To be sure, the document under consideration is just a sketch put together by activists, not, I don’t think, by experts with technical expertise, political, legal, and otherwise. It’s alarming though, that this document reflects activist groups very much out on the forefront of Israeli left-left activist and Palestinian civil society scenes, the kind of civil society groups around whose voice the academic BDS people so publically rallied in support. I found the link to it at Mondoweiss, where it was described very simply and uncritically, taking the framers of the document at that their word that a Right of Return does nothing to undermine Jewish life in Israel.

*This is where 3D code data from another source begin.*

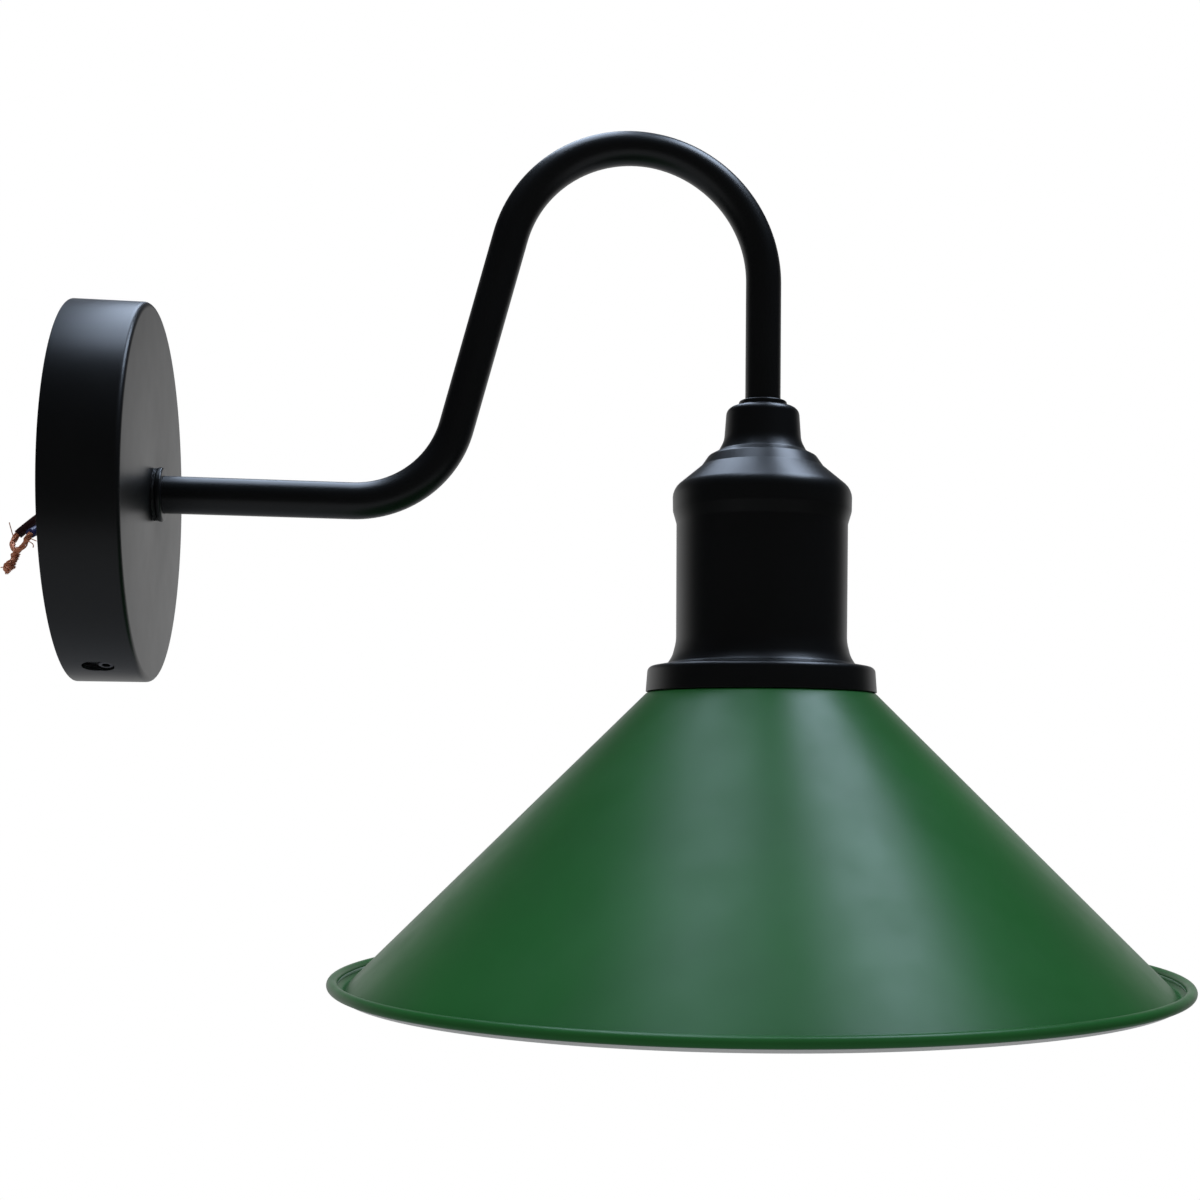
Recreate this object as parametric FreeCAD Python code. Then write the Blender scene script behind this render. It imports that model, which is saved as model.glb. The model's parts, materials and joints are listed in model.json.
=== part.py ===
"""Gooseneck wall light with a bell-shaped lampholder cover and a wide conical shade.

The origin is the centre of the canopy's back rim, on the wall. +X points out of the
wall along the arm's first leg, +Z is up, and the arm lies in the plane Y = 0.
All sizes are in millimetres.
"""
import FreeCAD, Part
import math
import os

V = FreeCAD.Vector

# Wall canopy: a drawn cup with a short slot in its side at two opposite places.
canopy_radius = 50.0
canopy_depth = 19.0
canopy_wall = 1.0
canopy_edge_radius = 2.2
slot_length = 8.0
slot_width = 5.7
slot_from_wall = 4.9
slot_turn = 19.7

# Steel strap behind the canopy, turned with the slots.
strap_thickness = 1.5
strap_width = 24.0
strap_ear_width = 14.0
strap_ear_height = 15.5
strap_bend_radius = 2.0
strap_corner_radius = 3.0
ear_corner_radius = 2.0
hole_to_taper = 4.0
strap_gap = 0.8
opening_width = 15.0
opening_length = 28.0
wall_hole_spacing = 60.0
wall_hole_radius = 2.6
grub_radius = 1.95
grub_length = 6.0
grub_recess = 0.4
grub_play = 0.1
earth_screw_at = 20.8
earth_screw_radius = 1.95
earth_head_radius = 3.6
earth_head_height = 2.2
earth_head_rounding = 1.0
earth_washer_radius = 4.4
earth_washer_thickness = 0.8

# Bent tube of the arm.
tube_radius = 5.0
tube_wall = 1.0
first_leg = 70.6
first_bend_radius = 28.6
slant_angle = 75.3
slant_length = 55.4
arch_radius = 36.3
thread_inside_canopy = 6.0

# Rings, washers and nuts where the tube passes through sheet metal.
fit_gap = 0.1
gasket_radius = 7.1
gasket_thickness = 1.0
collar_radius = 7.2
collar_thickness = 1.6
collar_chamfer = 0.45
head_collar_radius = 6.8
head_collar_thickness = 1.7
washer_radius = 7.6
washer_thickness = 1.0
washer_teeth = 12
washer_tooth_depth = 0.9
nut_across_flats = 14.0
nut_chamfer = 0.9
canopy_nut_height = 4.0
cover_nut_height = 3.5

# Bush and cores of the mains lead inside the tube.
core_radius = 1.2
core_spread = 1.35
bush_wall = 1.2
bush_depth = 5.0
bush_flange = 1.2
bush_edge = 0.5
core_turn_radius = 5.5

# Spun bell cover of the lampholder: lengths down from its top, widths outwards.
cover_wall = 1.0
cover_top = 30.2
neck_length = 11.4
hood_drop = 2.3
crease_drop = 2.8
bulge_drop = 6.5
bulge_length = 7.8
step_length = 1.6
body_length = 35.6
flare_length = 4.2
flange_drop = 2.6
flange_length = 5.8
neck_radius = 10.0
neck_taper = 1.05
hood_width = 4.25
crease_width = 2.2
body_radius = 24.1
body_taper = 0.1
bulge_step = 1.2
bulge_taper = 0.2
flare_width = 2.1
flange_width = 5.1
flange_taper = 1.1
neck_rounding = 2.4
neck_foot_rounding = 2.6
hood_rounding = 1.6
crease_rounding = 0.8
bulge_rounding = 4.2
step_rounding = 0.7
flare_rounding = 6.0
flare_edge_rounding = 0.4
flange_rounding = 1.8

# Conical shade with its upturned, rolled rim.
shade_gap = 0.2
shade_wall = 0.8
shade_hole_gap = 0.6
shoulder_inset = 0.4
shoulder_rounding = 1.5
cone_angle = 45.2
groove_radius = 113.6
lip_width = 2.65
lip_rise = 2.1
groove_rounding = 0.8
rim_bead_radius = 1.45

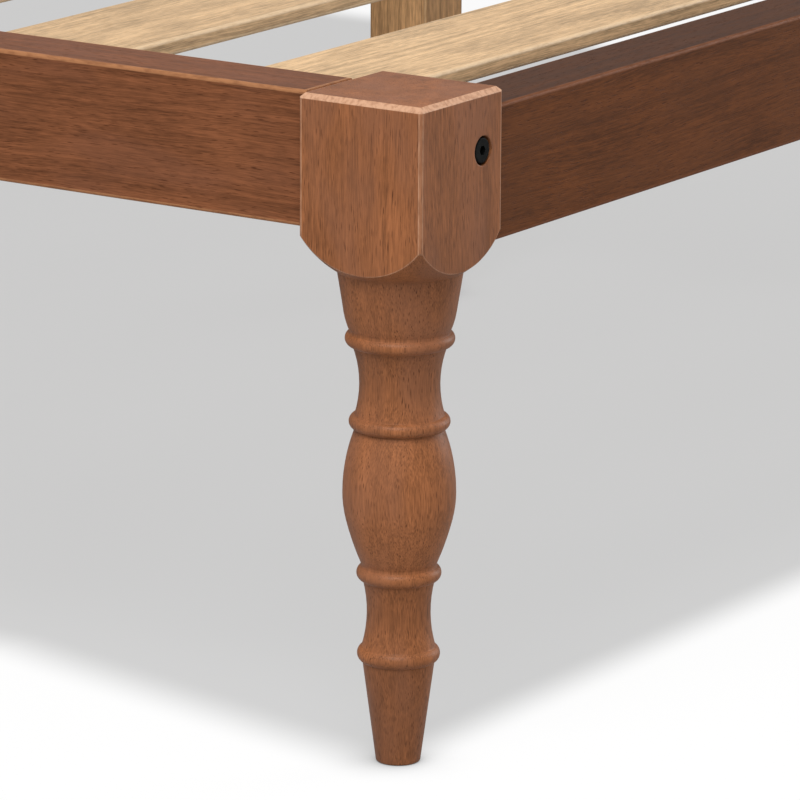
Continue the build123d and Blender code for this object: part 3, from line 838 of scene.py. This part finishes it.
for name, box in SOFTBOXES.items():
    lamp = bpy.data.lights.new(name, "AREA")
    lamp.size = box["side"]
    lamp.energy = box["level"] * (math.pi * box["distance"]) ** 2
    holder = bpy.data.objects.new(name, lamp)
    towards = Vector(box["towards"]).normalized()
    holder.location = towards * box["distance"]
    holder.rotation_euler = towards.to_track_quat("Z", "Y").to_euler()
    bpy.context.scene.collection.objects.link(holder)

# Camera. It stands off the foot-left corner with a long lens, and the post's outer top
# corner falls on the given pixel.

IMAGE_SIDE = 800
CORNER_PIXEL = (421.60, 109.19)
FOCAL_PIXELS = 5878
SENSOR_WIDTH = 36
CAMERA_AZIMUTH = math.radians(-56.18)
CAMERA_HEIGHT_ANGLE = math.radians(14.14)
CAMERA_ROLL = math.radians(0.27)
CAMERA_DISTANCE = 2.51

post_low, post_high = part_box("post_foot_left")
corner = Vector((post_low.x, post_low.y, post_high.z))
level_right = Vector((math.cos(CAMERA_AZIMUTH), math.sin(CAMERA_AZIMUTH), 0))
behind = Vector((math.sin(CAMERA_AZIMUTH), -math.cos(CAMERA_AZIMUTH), 0)) * math.cos(CAMERA_HEIGHT_ANGLE)
behind.z = math.sin(CAMERA_HEIGHT_ANGLE)
level_up = behind.cross(level_right)
right = level_right * math.cos(CAMERA_ROLL) + level_up * math.sin(CAMERA_ROLL)
up = level_up * math.cos(CAMERA_ROLL) - level_right * math.sin(CAMERA_ROLL)
pixel = CAMERA_DISTANCE / FOCAL_PIXELS
aside = (CORNER_PIXEL[0] - IMAGE_SIDE / 2) * pixel
down = (CORNER_PIXEL[1] - IMAGE_SIDE / 2) * pixel
stand = corner + behind * CAMERA_DISTANCE - right * aside + up * down

lens = bpy.data.cameras.new("camera")
lens.sensor_width = SENSOR_WIDTH
lens.lens = FOCAL_PIXELS / IMAGE_SIDE * SENSOR_WIDTH
camera = bpy.data.objects.new("camera", lens)
camera.matrix_world = Matrix((right, up, behind)).transposed().to_4x4()
camera.location = stand
bpy.context.scene.collection.objects.link(camera)
bpy.context.scene.camera = camera
bpy.context.scene.view_settings.view_transform = "Standard"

To date I have seen no better or competing document as to what a Right of Return and a One State Solution might look like in practice. My fear, though, is that the framers of the document have pretty accurately described what it might look like, which is why I don’t think it’s practicable; not practicable in the sense that it could ever constitute a consensus proposal. So while there might be better ideas out there supporting the Right of Return and One State Solution, for the time being, proponents and critics might want to take a good look at this one, and perhaps draw tentative conclusions –maybe on the need, yes, to draw up a better model, a one-state model based on the principle of mutual recognition between two peoples, or maybe the possibility that, no, the right of return and the creation of a bi-national state in Historic Palestine won’t actually work better than a Two State Solution.